Les rapports se suivent et se ressemblent. Un rapport interne à l’Éducation nationale révélé par Le Monde, confirme combien la situation est préoccupante dans les écoles. Défaut de transparence, absence de communication des diagnostics, évaluation des risques défaillante, la réglementation amiante est loin, très loin, d’être appliquée comme il faudrait.
Seuls 175 établissements du public et du premier degré sur les quelque 63 000 recensés en France ont été auscultés au cours de l’année 2017-2018. L’échantillon est maigre, mais les résultats sont éloquents. Les inspecteurs santé et sécurité au travail de l’Éducation nationale (ISST) ont visité ces établissements, et dans les 154 écoles où un permis de construire a été délivré avant le 1er juillet 1997, ils ont épluché les DTA, du moins lorsque ceux-ci étaient disponibles.

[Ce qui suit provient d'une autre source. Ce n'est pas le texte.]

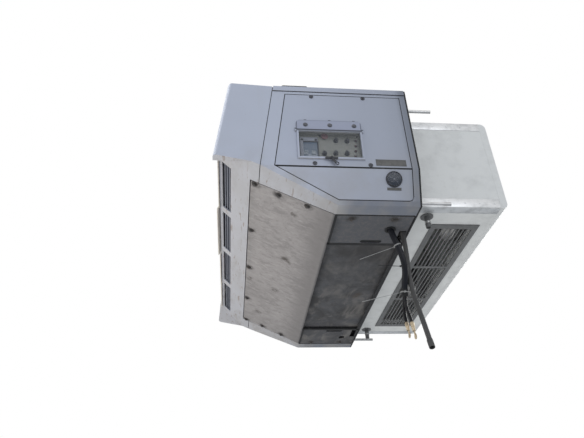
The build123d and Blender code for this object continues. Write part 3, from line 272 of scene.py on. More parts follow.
def underside_paint(name, colour):
    """Belly sheet: mottled road film with smears and dark rings at the bolts, and the rear panel dark with
    dirt and painted shade from the wall.
    """
    paint = Finish(name, colour, 0.72)
    mottle = paint.noise(34, 10, (1, 0.55, 0.8), 0.5, 0.78)
    paint.fleck((5, 5), (0.4, 0.7, 0.45), shade(colour, 0.74), 0.85)
    paint.coat(paint.between(mottle, 0.44, 0.64, 0.6), shade(colour, 0.6), 0.85)
    paint.fleck((75, 8, (1, 0.35, 0.35), 0.4), (0.52, 0.7, 0.5), shade(colour, 1.35))
    paint.fleck((150, 6), (0.6, 0.72, 0.5), shade(colour, 0.42))
    paint.coat(paint.between(paint.cells(34), 0.03, 0.08, 0, 0.6), shade(colour, 0.3))
    smear = paint.product(paint.ramp(1, -0.505, -0.555), paint.clouds((22, 5), 0.42, 0.62), 0.35)
    paint.coat(smear, shade(colour, 0.45))
    paint.coat(paint.ramp(1, -0.385, -0.29, 0.8), shade(colour, 0.58))
    # The rear panel darker: dirt, with painted shade of the wall behind it.
    rear = paint.ramp(1, -0.284, -0.268)
    paint.coat((rear, 0.96), (0.082, 0.085, 0.095), 0.85)
    dusty = paint.clouds((60, 8, (1, 1, 1), 0.6, 0.75), 0.42, 0.66)
    paint.coat((dusty, rear, 0.4), (0.165, 0.15, 0.14), 0.9)
    folded = paint.product(rear, paint.ramp(1, -0.236, -0.27, 0.6), paint.clouds((24, 7), 0.25, 0.6))
    paint.coat(folded, (0.03, 0.03, 0.034), 0.9)
    middle = paint.product(rear, paint.ramp(0, 0.404, 0.4))
    cloud = paint.clouds((6, 7, (1, 1, 1), 0.4), 0.34, 0.66, 0.2, 0.9)
    paint.coat((middle, cloud), (0.036, 0.034, 0.034), 0.9)
    wiped = paint.clouds((14, 8, (0.5, 1, 1), 0.6), 0.46, 0.7)
    nearer = paint.product(middle, paint.ramp(0, 0.38, -0.25, 1, 0.35))
    paint.coat((wiped, nearer, 0.6), (0.21, 0.195, 0.18), 0.85)
    rings = [(x, y, slope_height(y)) for x, y in SLOPE_BOLTS] + [(x, y, BELLY_Z) for x, y in PLATE_BOLTS]
    halo = paint.product(paint.near(rings, 8, 30), paint.clouds((55, 6), 0.34, 0.6), 0.8)
    paint.coat(halo, (0.04, 0.036, 0.034), 0.9)
    marks = paint.product(paint.near(STAINS, 3, 26), paint.clouds((38, 6), 0.36, 0.58), 0.85)
    paint.coat(marks, (0.06, 0.048, 0.04), 0.9)
    paint.emboss(mottle, 0.5, 0.5)
    return paint.emboss(paint.noise(240, 4), 0.3, 0.5)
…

Car le premier accroc relevé est bien le défaut de communication et de transparence. Pour 46% des écoles assujetties à la réglementation amiante, le DTA n’était tout simplement pas disponible et n’avait pas été communiqué aux directeurs d’écoles. Des repérages avaient-ils seulement été réalisés? Le rapport ne le dit pas. On sait cependant que beaucoup d’établissements restent dépourvus de DTA comme l’avait montré une autre enquête interne à l’Education nationale en 2016. Dans 53% des écoles, la fiche récapitulative n’était pas accessible. Que ce soit au conseil d’école, aux enseignants ou aux agents de la collectivité chargés de l’entretien, les fiches récapitulatives sont rarement communiquées.
Deuxième accroc à la réglementation, l’absence de mise à jour des diagnostics. Alors que tous les DTA devraient avoir été effectués depuis le 31 décembre 2005, deux tiers ont été réalisés après la date limite et 25% d’entre eux après 2015! Et très peu paraissent avoir été mis à jour. En fait, selon le rapport, dans la majorité des cas (57%), le propriétaire semble ignorer si une mise à jour est nécessaire et seuls 9% des propriétaires prévoient effectivement une mise à jour.

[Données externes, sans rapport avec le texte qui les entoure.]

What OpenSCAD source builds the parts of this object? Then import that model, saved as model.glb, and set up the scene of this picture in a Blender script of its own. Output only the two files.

La situation apparaît d’autant plus préoccupante que 22% des matériaux et produits contenant de l’amiante apparaissent en mauvais état et que 16% des DTA font état d’une obligation d’état de conservation pour des matériaux et produits de la liste A. Des recommandations qui ne sont pas toujours suivies d’effets. En fait, le risque amiante apparaît très souvent passé sous silence: plus de huit établissements sur dix n’en parlent pas dans leur Document unique d’évaluation des risques !
Rien d’étonnant dès lors que des expositions à l’amiante soient relevées. « Pour 8% des écoles visitées, le registre santé et sécurité au travail -RSST- (6%) et le registre spécial de danger grave et imminent -RDGI- (1%) signalent ce type d’inquiétude« , indique le rapport de synthèse. Celui-ci cite même plusieurs cas d’expositions passives recensées au cours des visites des ISST: entre l’enseignant qui a percé dans un mur pour réaliser un affichage, les élèves qui jouent dans un gymnase ancien « recouvert d’un flocage suspect qui se dégrade rapidement lors des jeux de ballon » … Simples exemples.
Ce nouveau rapport dévoilé confirme l’enquête menée voilà quelques années par l’Observatoire national de la sécurité et de l’accessibilité des établissements d’enseignement (ONS), un satellite du ministère de l’Éducation nationale. Cette vaste enquête révélait alors qu’en 2016, 30% des écoles maternelles et publiques n’avaient toujours pas réalisé de DTA et seulement 36% des écoles publiques construites antérieures au 1er juillet 1997, avait un DTA consultable dans leurs locaux. L’enquête soulignait alors le manque de transparence et les réticences parfois à communiquer le DTA.